(Items from a data source)
* BEGIN *
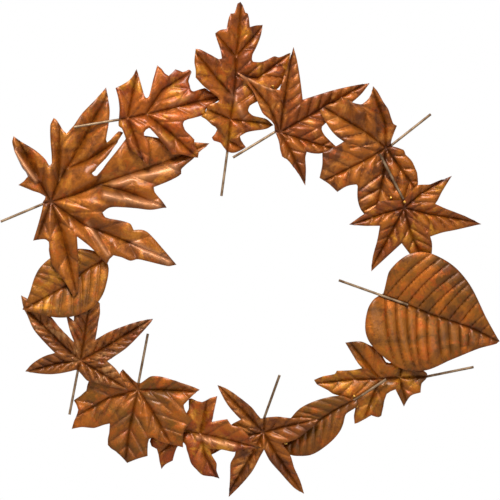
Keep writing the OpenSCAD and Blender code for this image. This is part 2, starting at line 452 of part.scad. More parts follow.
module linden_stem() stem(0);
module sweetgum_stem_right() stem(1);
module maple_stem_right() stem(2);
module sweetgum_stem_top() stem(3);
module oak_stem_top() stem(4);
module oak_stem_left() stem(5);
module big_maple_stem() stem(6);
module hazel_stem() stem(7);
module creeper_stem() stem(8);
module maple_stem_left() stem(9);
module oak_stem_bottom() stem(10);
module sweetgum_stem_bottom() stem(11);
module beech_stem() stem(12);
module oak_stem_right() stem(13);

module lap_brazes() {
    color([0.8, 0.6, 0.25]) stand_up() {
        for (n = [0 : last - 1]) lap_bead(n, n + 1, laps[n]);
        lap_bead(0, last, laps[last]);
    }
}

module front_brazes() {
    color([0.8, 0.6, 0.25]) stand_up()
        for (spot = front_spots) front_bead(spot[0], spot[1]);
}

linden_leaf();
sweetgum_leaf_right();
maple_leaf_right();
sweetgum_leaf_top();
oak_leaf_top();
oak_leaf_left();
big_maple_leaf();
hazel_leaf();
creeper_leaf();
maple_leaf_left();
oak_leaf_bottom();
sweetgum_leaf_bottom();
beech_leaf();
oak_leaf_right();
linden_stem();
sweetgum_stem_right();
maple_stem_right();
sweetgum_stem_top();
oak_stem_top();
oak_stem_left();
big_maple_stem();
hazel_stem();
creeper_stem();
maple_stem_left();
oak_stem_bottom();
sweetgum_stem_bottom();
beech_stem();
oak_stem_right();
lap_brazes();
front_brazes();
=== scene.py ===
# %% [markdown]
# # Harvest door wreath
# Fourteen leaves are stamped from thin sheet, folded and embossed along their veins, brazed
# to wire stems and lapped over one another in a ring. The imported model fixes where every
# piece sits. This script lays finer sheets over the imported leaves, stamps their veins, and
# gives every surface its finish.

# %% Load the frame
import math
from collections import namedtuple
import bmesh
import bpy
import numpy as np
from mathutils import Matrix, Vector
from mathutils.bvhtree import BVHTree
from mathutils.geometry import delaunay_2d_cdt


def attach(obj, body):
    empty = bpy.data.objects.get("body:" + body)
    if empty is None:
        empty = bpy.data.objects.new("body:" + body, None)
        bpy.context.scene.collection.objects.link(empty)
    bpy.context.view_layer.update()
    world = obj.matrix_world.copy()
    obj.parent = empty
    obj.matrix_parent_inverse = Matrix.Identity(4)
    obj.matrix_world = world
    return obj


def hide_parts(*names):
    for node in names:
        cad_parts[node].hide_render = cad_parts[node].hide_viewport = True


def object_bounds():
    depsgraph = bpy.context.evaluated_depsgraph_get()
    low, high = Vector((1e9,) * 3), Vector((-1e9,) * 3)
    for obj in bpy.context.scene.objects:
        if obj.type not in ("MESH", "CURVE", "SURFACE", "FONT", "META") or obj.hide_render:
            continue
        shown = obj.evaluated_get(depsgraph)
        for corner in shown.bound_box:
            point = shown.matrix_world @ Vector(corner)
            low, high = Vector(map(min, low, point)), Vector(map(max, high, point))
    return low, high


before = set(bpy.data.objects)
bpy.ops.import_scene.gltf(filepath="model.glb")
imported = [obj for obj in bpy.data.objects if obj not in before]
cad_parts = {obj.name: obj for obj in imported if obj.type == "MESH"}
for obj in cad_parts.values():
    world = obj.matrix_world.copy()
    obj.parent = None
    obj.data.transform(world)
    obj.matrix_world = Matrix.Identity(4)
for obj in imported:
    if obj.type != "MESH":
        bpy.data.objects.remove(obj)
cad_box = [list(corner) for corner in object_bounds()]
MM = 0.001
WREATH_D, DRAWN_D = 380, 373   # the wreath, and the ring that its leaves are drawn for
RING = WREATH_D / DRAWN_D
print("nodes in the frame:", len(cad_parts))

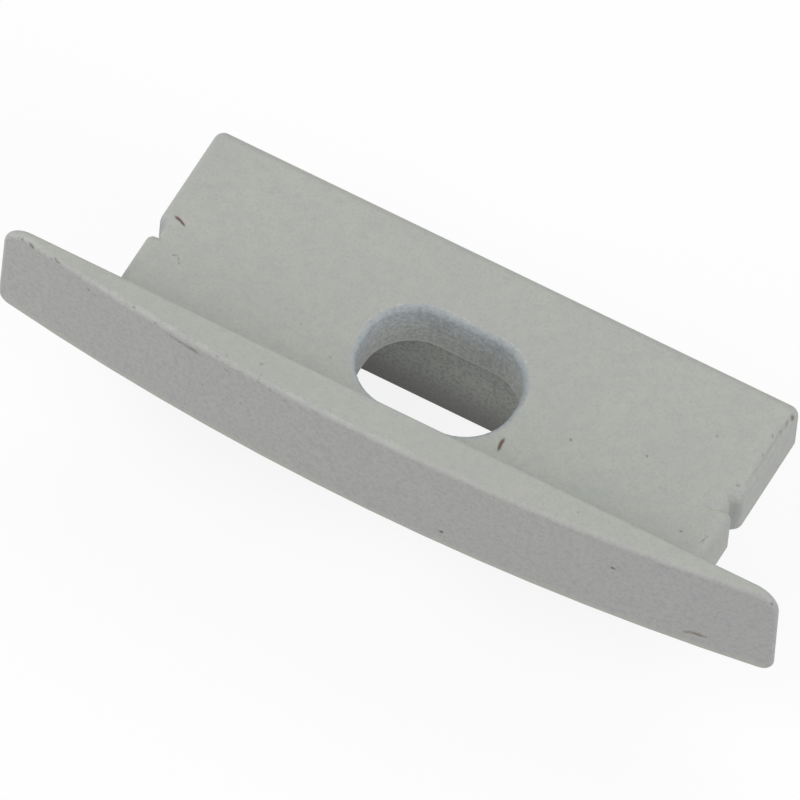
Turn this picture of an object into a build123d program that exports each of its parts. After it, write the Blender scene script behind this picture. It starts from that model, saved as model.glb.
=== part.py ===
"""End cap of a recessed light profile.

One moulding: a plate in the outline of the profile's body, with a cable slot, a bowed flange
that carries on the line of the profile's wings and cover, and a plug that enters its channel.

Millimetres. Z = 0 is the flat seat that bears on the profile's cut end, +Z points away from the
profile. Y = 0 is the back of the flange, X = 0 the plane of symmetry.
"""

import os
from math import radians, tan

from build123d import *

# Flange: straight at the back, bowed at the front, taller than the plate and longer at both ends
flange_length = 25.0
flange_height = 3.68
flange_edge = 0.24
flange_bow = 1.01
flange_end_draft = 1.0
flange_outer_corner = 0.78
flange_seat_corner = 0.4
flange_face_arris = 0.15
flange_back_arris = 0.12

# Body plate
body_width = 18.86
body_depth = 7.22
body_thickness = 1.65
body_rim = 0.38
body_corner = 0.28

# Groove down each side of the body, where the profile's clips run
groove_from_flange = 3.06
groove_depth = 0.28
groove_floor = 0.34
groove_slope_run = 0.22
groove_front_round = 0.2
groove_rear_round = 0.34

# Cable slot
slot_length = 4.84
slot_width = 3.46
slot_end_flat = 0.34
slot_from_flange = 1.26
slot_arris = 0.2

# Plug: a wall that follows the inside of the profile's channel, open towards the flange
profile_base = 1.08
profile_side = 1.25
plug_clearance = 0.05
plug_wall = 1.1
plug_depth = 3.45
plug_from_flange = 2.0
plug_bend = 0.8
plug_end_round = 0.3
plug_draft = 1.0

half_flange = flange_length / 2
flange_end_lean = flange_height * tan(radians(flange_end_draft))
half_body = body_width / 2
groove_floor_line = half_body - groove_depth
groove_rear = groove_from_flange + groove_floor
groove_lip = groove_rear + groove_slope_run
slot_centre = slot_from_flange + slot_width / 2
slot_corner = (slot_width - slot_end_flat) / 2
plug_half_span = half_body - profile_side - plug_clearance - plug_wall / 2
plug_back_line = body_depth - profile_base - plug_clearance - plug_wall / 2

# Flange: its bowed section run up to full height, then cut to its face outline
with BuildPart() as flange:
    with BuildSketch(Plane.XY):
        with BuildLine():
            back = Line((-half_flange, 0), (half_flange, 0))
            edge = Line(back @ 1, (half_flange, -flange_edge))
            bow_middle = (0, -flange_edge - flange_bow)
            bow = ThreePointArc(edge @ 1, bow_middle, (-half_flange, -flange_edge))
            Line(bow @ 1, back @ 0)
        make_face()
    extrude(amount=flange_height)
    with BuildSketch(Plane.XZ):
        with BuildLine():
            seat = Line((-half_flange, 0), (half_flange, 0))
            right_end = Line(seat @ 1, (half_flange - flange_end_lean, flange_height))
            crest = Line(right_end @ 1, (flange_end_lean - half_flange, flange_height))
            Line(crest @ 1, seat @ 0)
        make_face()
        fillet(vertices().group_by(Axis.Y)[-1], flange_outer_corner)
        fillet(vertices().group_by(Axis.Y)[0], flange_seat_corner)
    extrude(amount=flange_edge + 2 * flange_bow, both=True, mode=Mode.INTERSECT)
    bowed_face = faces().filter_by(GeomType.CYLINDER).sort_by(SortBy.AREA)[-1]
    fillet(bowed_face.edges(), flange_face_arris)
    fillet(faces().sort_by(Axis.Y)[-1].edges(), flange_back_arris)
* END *
=== SHORT PROBLEM ===
Take exactly the lines from the one containing "linden_leaf();" through the one containing "before = set(bpy.data.objects)" in the data above, and output them with nothing added.

=== SOLUTION TO THE EXERCISE ===
linden_leaf();
sweetgum_leaf_right();
maple_leaf_right();
sweetgum_leaf_top();
oak_leaf_top();
oak_leaf_left();
big_maple_leaf();
hazel_leaf();
creeper_leaf();
maple_leaf_left();
oak_leaf_bottom();
sweetgum_leaf_bottom();
beech_leaf();
oak_leaf_right();
linden_stem();
sweetgum_stem_right();
maple_stem_right();
sweetgum_stem_top();
oak_stem_top();
oak_stem_left();
big_maple_stem();
hazel_stem();
creeper_stem();
maple_stem_left();
oak_stem_bottom();
sweetgum_stem_bottom();
beech_stem();
oak_stem_right();
lap_brazes();
front_brazes();
=== scene.py ===
# %% [markdown]
# # Harvest door wreath
# Fourteen leaves are stamped from thin sheet, folded and embossed along their veins, brazed
# to wire stems and lapped over one another in a ring. The imported model fixes where every
# piece sits. This script lays finer sheets over the imported leaves, stamps their veins, and
# gives every surface its finish.

# %% Load the frame
import math
from collections import namedtuple
import bmesh
import bpy
import numpy as np
from mathutils import Matrix, Vector
from mathutils.bvhtree import BVHTree
from mathutils.geometry import delaunay_2d_cdt


def attach(obj, body):
    empty = bpy.data.objects.get("body:" + body)
    if empty is None:
        empty = bpy.data.objects.new("body:" + body, None)
        bpy.context.scene.collection.objects.link(empty)
    bpy.context.view_layer.update()
    world = obj.matrix_world.copy()
    obj.parent = empty
    obj.matrix_parent_inverse = Matrix.Identity(4)
    obj.matrix_world = world
    return obj


def hide_parts(*names):
    for node in names:
        cad_parts[node].hide_render = cad_parts[node].hide_viewport = True


def object_bounds():
    depsgraph = bpy.context.evaluated_depsgraph_get()
    low, high = Vector((1e9,) * 3), Vector((-1e9,) * 3)
    for obj in bpy.context.scene.objects:
        if obj.type not in ("MESH", "CURVE", "SURFACE", "FONT", "META") or obj.hide_render:
            continue
        shown = obj.evaluated_get(depsgraph)
        for corner in shown.bound_box:
            point = shown.matrix_world @ Vector(corner)
            low, high = Vector(map(min, low, point)), Vector(map(max, high, point))
    return low, high


before = set(bpy.data.objects)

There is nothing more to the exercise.